Find the string "into" in the entries and copy each line that has it.

Records that describe objects
..............................
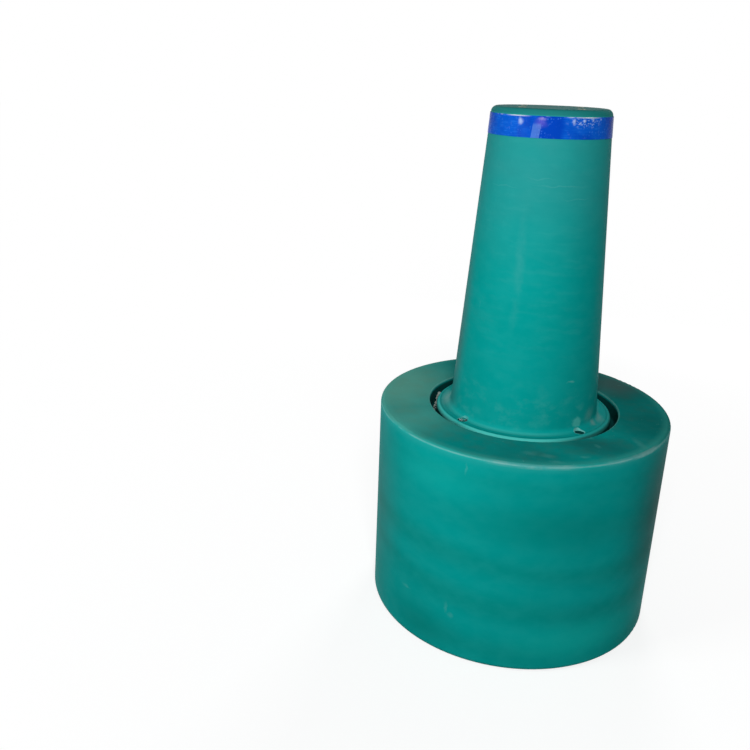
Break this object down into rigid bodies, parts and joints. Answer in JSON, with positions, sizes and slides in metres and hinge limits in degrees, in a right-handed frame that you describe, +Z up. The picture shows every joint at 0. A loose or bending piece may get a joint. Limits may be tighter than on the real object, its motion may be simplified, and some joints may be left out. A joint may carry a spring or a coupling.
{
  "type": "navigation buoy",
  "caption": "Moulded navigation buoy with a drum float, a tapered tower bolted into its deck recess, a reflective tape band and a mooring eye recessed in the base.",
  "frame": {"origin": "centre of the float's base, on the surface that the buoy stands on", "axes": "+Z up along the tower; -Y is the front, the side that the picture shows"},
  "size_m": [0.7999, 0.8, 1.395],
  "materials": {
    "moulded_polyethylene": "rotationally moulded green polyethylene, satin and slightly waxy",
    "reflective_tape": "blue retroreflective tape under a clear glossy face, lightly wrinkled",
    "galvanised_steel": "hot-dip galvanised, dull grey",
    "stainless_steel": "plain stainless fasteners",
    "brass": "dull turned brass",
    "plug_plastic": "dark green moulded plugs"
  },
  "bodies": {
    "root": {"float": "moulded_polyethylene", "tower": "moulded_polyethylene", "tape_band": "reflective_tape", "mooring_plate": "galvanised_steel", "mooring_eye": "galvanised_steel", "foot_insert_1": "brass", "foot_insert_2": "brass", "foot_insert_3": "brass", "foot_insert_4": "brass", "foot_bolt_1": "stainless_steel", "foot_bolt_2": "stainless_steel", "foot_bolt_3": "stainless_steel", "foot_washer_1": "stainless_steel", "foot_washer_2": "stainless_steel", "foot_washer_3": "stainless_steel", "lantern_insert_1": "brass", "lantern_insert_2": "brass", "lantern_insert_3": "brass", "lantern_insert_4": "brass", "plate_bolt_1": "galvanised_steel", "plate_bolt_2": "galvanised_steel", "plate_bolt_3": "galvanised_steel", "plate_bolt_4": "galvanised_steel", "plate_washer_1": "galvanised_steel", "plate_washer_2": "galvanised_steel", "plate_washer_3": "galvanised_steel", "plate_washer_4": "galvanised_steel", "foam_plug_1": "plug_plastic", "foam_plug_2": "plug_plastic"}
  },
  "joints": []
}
..............................
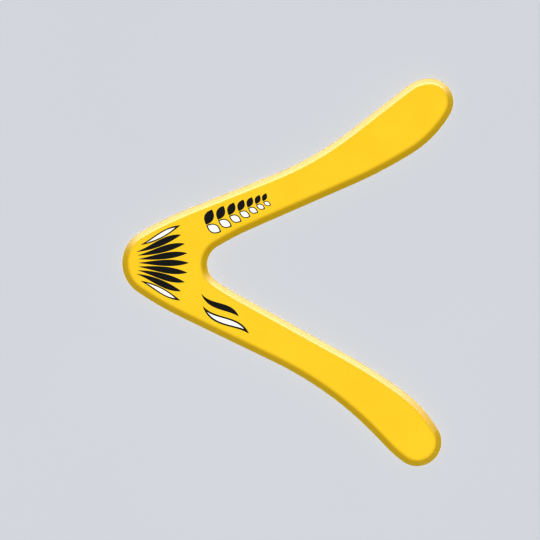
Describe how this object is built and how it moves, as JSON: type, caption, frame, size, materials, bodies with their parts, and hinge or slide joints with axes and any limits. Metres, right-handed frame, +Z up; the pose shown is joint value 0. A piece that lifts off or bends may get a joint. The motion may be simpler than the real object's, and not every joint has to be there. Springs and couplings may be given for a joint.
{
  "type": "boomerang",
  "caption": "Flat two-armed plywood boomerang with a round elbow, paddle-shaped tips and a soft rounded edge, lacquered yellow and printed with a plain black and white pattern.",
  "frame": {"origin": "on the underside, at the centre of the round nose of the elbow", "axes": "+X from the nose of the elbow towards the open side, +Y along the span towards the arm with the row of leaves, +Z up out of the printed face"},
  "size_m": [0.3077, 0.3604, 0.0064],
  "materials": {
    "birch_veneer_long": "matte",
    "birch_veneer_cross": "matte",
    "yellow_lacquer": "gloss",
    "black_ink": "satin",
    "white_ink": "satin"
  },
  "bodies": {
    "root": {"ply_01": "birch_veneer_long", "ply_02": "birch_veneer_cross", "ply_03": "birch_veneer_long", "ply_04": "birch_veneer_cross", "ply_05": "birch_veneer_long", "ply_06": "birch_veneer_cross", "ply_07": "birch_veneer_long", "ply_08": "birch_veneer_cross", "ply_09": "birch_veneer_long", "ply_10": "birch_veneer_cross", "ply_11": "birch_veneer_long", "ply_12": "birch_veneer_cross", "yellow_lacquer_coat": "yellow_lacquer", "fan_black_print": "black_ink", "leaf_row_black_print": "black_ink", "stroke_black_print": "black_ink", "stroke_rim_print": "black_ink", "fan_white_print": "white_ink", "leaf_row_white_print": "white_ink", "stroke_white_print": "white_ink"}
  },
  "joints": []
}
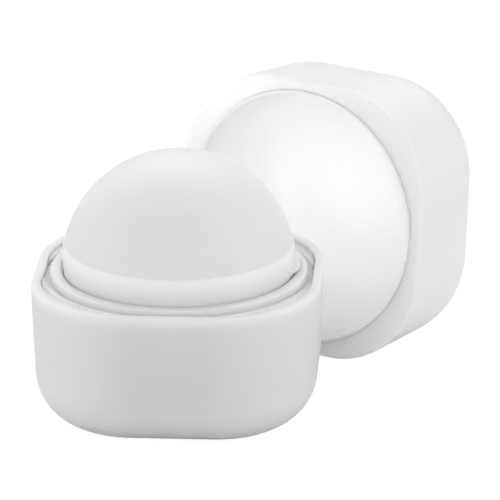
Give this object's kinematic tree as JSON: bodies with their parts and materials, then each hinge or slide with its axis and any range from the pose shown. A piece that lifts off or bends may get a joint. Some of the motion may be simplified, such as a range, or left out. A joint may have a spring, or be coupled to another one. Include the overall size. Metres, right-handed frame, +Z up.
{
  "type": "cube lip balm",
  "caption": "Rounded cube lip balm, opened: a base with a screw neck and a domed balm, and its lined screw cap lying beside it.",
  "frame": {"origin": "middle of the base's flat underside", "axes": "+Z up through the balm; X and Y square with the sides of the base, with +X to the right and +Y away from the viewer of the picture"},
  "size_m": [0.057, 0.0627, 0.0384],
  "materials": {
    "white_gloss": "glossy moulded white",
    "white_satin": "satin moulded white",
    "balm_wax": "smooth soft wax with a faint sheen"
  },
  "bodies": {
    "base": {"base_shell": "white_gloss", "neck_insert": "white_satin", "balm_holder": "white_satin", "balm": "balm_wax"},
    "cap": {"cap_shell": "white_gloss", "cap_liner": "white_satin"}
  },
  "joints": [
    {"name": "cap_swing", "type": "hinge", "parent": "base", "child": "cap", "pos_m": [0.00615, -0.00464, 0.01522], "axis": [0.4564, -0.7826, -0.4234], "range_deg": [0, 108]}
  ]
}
..............................
» Finished answer
Break this object down into rigid bodies, parts and joints. Answer in JSON, with positions, sizes and slides in metres and hinge limits in degrees, in a right-handed frame that you describe, +Z up. The picture shows every joint at 0. A loose or bending piece may get a joint. Limits may be tighter than on the real object, its motion may be simplified, and some joints may be left out. A joint may carry a spring or a coupling.
  "caption": "Moulded navigation buoy with a drum float, a tapered tower bolted into its deck recess, a reflective tape band and a mooring eye recessed in the base.",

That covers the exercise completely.